The van also stops constantly along this journey and does not only carry people. I've seen them fill up with bags of rice, motos, wedding clothes and mail. Cambodia has no mail system; people just give packages or envelopes to drivers to take out to the provinces. The driver then calls the recipient and finds them. Peace Corps sends us mail this way. And, in typical Cambodia fashion, the driver calls you when he's five minutes away and expects you to be awaiting the package with no prior notice.

The trip to Phnom Penh also includes a ferry ride across the Mekong. There was supposed to be a bridge built there a few years ago, but between protest from the ferry company and the government just not getting around to it, it has not been built yet. Taking the ferry usually takes about an hour. While we wait, sellers try to sell us things ranging from bugs, to turtles to mangoes to fake sunglasses.

Phnom Penh has been a series of errands, relaxing, catching up with other volunteers and eating everything but Khmer food. Nothing that eventful happened, but the New Years countdown began at 12:02 at the place we were at. No surprise there.

Back in my village, I've been doing some interesting projects outside of my school. One is working with a savings group. It's led by an English teacher at my school and he was trained a bit by Oxfam. Basically, families get together and save money to finance other members in the group. The people who borrow pay interest, but not much. The people who are in the group don't have access to banks, so this is a way to encourage them to save and and earn interest on their savings.

Like other developing world microfinance programs, the repayment rate is extremely high. One reason for this is the communal dimension of the group. In addition to filling out paperwork (or being helped with paperwork if they cannot read), the group shares their experiences and the leader teaches them things. At the last meeting, he taught them about the differences in behavior between rich people and poor people. I'm going to help him so he can teach them about health and personal finance.

The savings group project really excites me and is something I was really hoping to do when I came here.

The teacher who leads the savings group also invited me to a conference about alcohol and health. Some university students from Singapore came to Cambodia to teach youth(mostly people age 18-25) about alcohol and health. It was a great grassroots project. It was three days, and they put us in a hotel and did a lot of lessons, skits and games. The Cambodians got to learn about the Singaporeans and it was exciting to see the Cambodians present their findings in a community fair we had at the end of the conference.

The conference is important because there is almost no awareness about alcohol in Cambodia. As I mentioned, there are pretty much no laws about alcohol here. Anyone can buy it and the drinking and driving rules are almost never enforced. Very few people realize the health concerns and people drink to get drunk. There is a saying in Cambodia that basically translates to: drink for drunk, if not drunk, why drink?

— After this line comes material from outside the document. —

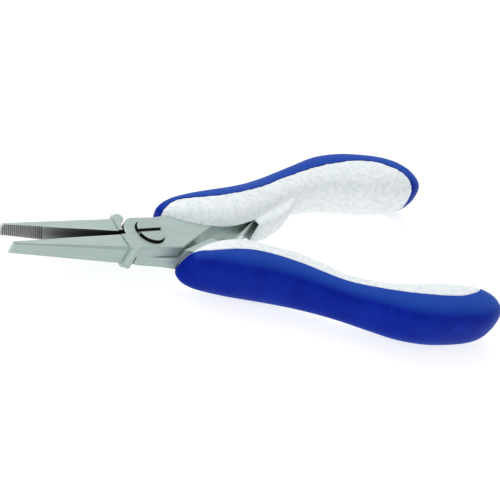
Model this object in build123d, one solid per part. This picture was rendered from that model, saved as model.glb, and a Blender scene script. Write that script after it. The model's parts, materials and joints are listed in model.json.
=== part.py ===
from build123d import *
import math
import os

# Flat nose pliers with a lap joint and two alike halves.
#
# Design frame: the pivot centre at mid thickness is the origin, +X runs back along the handles,
# +Z is up through the screw head. Half A has the lower jaw (-Y), the upper plate (+Z) and the
# handle on the +Y side. Half B is half A turned by 180 degrees about X. Each half is drawn with
# the jaws closed on the X axis and is then turned by half the rest opening.

# ---------------------------------------------------------------- driving dimensions (mm)
REST_HALF_ANGLE = 3.9       # each half stands this many degrees away from closed
THICKNESS = 6.8             # head thickness, both plates together
LAP_GAP = 0.06              # between the two plates
JAW_GAP = 0.06              # left between the jaw faces when closed

JAW_LENGTH = 44.0           # pivot to jaw tip
JAW_ROOT_X = -9.5           # where the taper meets the flat head
TIP_WIDTH = 0.95
TIP_THICKNESS = 3.6
ROOT_WIDTH = 5.1
ROOT_THICKNESS = 5.9        # the jaw starts a small step below the head's faces
JAW_CHAMFER = 0.6
TIP_CHAMFER = 0.35

HEAD_HALF_WIDTH = 5.8
FRONT_RADIUS = 7.2          # rounded front end of a plate
FRONT_CENTRE = (-0.6, -0.7)
SHOULDER_GAP = 0.6          # from a plate's front end to the other half's shoulder
SHOULDER_X = -6.5           # the shoulder ends here at the head's side
LAP_CLEARANCE = 0.35        # from a plate's rear edge to the other half's shoulder
HEEL_X = 8.1                # where the diagonal rear edge starts, at the plate's side
CORNER_X = 22.5             # where it ends, at the tang's inner corner
CORNER_Y = 1.8
BOSS_RADIUS = 1.35          # half-round rib on the outer side of each jaw root
BOSS_X = -7.45
BOSS_INSET = 0.95           # from the head's side to the rib's axis
SIDE_RELIEF = 0.2           # the head's side is this much narrower ahead of the rib and at the heel
EDGE_CHAMFER = 0.25         # on the ground edges of the head

GROOVE_PITCH = 0.62
GROOVE_DEPTH = 0.22
GROOVE_ZONE = 12.6          # serrated length, from the tip
GROOVE_SKEW = 27.0          # degrees from the direction of the pivot

HEAD_RADIUS = 3.95          # pivot screw
HEAD_DEPTH = 1.9
HEAD_RISE = 0.95            # the head stands this far out of the plate
RECESS_GAP = 0.35
SHANK_RADIUS = 2.6
SHANK_CLEARANCE = 0.04
THREAD_RADIUS = 2.1
SLOT_WIDTH = 1.2
SLOT_LENGTH = 8.2           # right across the head
SLOT_DEPTH = 1.0
SLOT_ANGLE = 6.0
HEAD_CHAMFER = 0.12
END_SLOT = (3.0, 0.6, 0.8)  # in the thread's end, half of its depth above the face

LEAF_WIDTH = 5.0            # leaf spring, tapered from the pocket's mouth to its tip
LEAF_TIP_WIDTH = 3.4
LEAF_THICKNESS = 0.5
LEAF_BEND_RADIUS = 5.0
LEAF_FREE_END = [(29.0, 0.1), (25.5, 0.6)]     # tip bend and tip, pliers at rest
LEAF_ROOT = (0.93, 0.13)    # start and end of the flat stretch, as shares of the tang's straight face
LEAF_LIFT = 0.04            # leaf to tang
RIVET_SHARE = 0.62          # place of the rivet along the same face
RIVET_RADIUS = 0.9
RIVET_DEPTH = 2.5           # into the tang
RIVET_HEAD_RADIUS = 1.7
RIVET_HEAD_HEIGHT = 0.5
RIVET_CLEARANCE = 0.03      # round the shank, in the leaf
POCKET_HALF_HEIGHT = 2.9
POCKET_WALL = 1.0
HOOD_ROUNDING = 1.6

SECTION_POWER = 2.6         # fullness of the grip sections, 2 is an ellipse
SECTION_POINTS = 28
GRIP_EASE = 0.02            # grip to tang
NOSE_LEAN = -0.35           # the nose runs forward this much for each mm of height
NOSE_LEAN_END = 22.0        # the lean has faded out here
SEAM_TILT = 0.08            # the seam moves outwards this much for each mm of height

# Grip stations, jaws closed: distance from the pivot, inner side, outer side, half height
GRIP_STATIONS = [
    (8.5, 6.8, 8.6, 1.5),
    (9.0, 6.1, 9.6, 3.0),
    (10.6, 5.2, 10.75, 4.6),
    (13.0, 4.1, 11.75, 5.8),
    (16.2, 2.8, 12.7, 6.6),
    (22.0, 1.3, 13.9, 7.2),
    (28.0, 0.9, 14.7, 7.4),
    (35.0, 2.2, 15.7, 7.2),
    (42.0, 4.5, 17.2, 6.7),
    (49.0, 7.4, 19.3, 6.1),
    (56.0, 10.2, 21.6, 5.9),
    (64.0, 12.3, 24.1, 6.4),
    (72.0, 12.9, 26.6, 6.9),
    (80.0, 12.2, 27.5, 7.3),
    (87.0, 11.6, 27.1, 7.4),
    (94.0, 11.5, 26.1, 7.1),
    (99.0, 12.0, 24.5, 6.4),
    (102.9, 13.4, 22.0, 5.0),
    (105.1, 15.0, 19.8, 3.0),
    (105.7, 16.3, 18.5, 1.2),
]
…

In addition to the social benefit of the conference, I made lots of friends who might want to work on alcohol projects in the future. I also now have friends in Singapore for when I visit there. It sounds like a cool place.

Some interesting cultural experiences: Khmer people do not yell when they are mad because that is seen as not being in control, which is losing face. But, they do yell when they speak to each other and many people seem to have no perception of volume. I think this is because they are traditionally farmers, so they needed to yell across large areas. Now, when they are in closed areas, they behave the same.

The other day a woman wearing two layers of pajamas even though it's hot(I will discuss style in the future accompanied by pictures, but wearing long sleeved pajamas around is normal for women), screamed at me for about 10 minutes that I should want a Khmer wife. She wasn't trying to be rude, that's just the way it is here. I'm probably asked if I want a Khmer wife about five times a day and then firmly told I should want one. It's usually the second or third thing someone I meet will say to me.

Usually, the question following whether I want a Khmer wife or not is what my salary is. Things are certaintly different here, but I'm enjoying it.